One of the biggest disappointments in onboarding is learning something amazing (that you want to put to use later), forgetting what it was, and realizing it’s gone forever.

This is a complex problem to solve, though. Because:

  • You want your onboarding to serve as training wheels—wheels meant to get users somewhere (as opposed to wheels that users depend on).
  • That being said, one of the reasons onboarding calls for constant experimentation is how tricky it is to get the balance of information users need for success just right. Say too much and users are overwhelmed. Too little and they’re lost.

This is not to say that a middle ground isn’t possible. Here are a few examples of apps that facilitate the transition from the warm fuzzy blanket of onboarding to reality with user success in mind:

  • Jira, though they don’t make information available except if you stumble upon it in their documentation, allows you to go back to the onboarding process any time you like and pick up anything you might have missed.

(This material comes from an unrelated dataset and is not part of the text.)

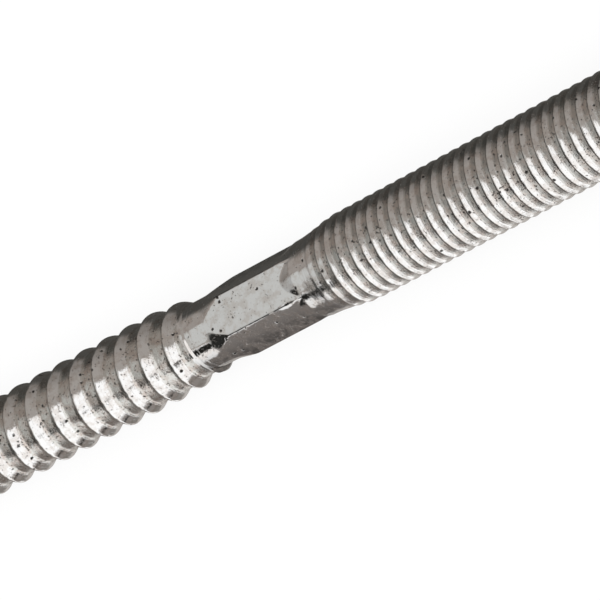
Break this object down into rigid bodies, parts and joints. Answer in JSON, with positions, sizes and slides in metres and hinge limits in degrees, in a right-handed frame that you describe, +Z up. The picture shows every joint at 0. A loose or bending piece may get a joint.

  • Zendesk, Hubspot, and Quickbooks have worked out a middle ground as well. Even after the onboarding ends, their ‘get started’ guides stick around until you’ve completed all (or most) of the actions within them. Here’s Hubspot’s:Hubspot user onboarding

There’s more to be said here about where the line is between user onboarding and customer success. I’ll leave that for another post.

To conclude  

There are some questions that examples of great user onboarding cannot help with. Big, overarching questions about how to structure your onboarding flow, how to approach facilitating aha moments, and which actions to begin with. Answers to these questions can only come from customers.

Examples can help with something equally important, though—the small details that take user onboarding from good to great.

Whether you’re priming for permission or information, building an onboarding tutorial, or experimenting with gamification, there’s no doubt that in SaaS we stand on the shoulders of giants. What a privilege to.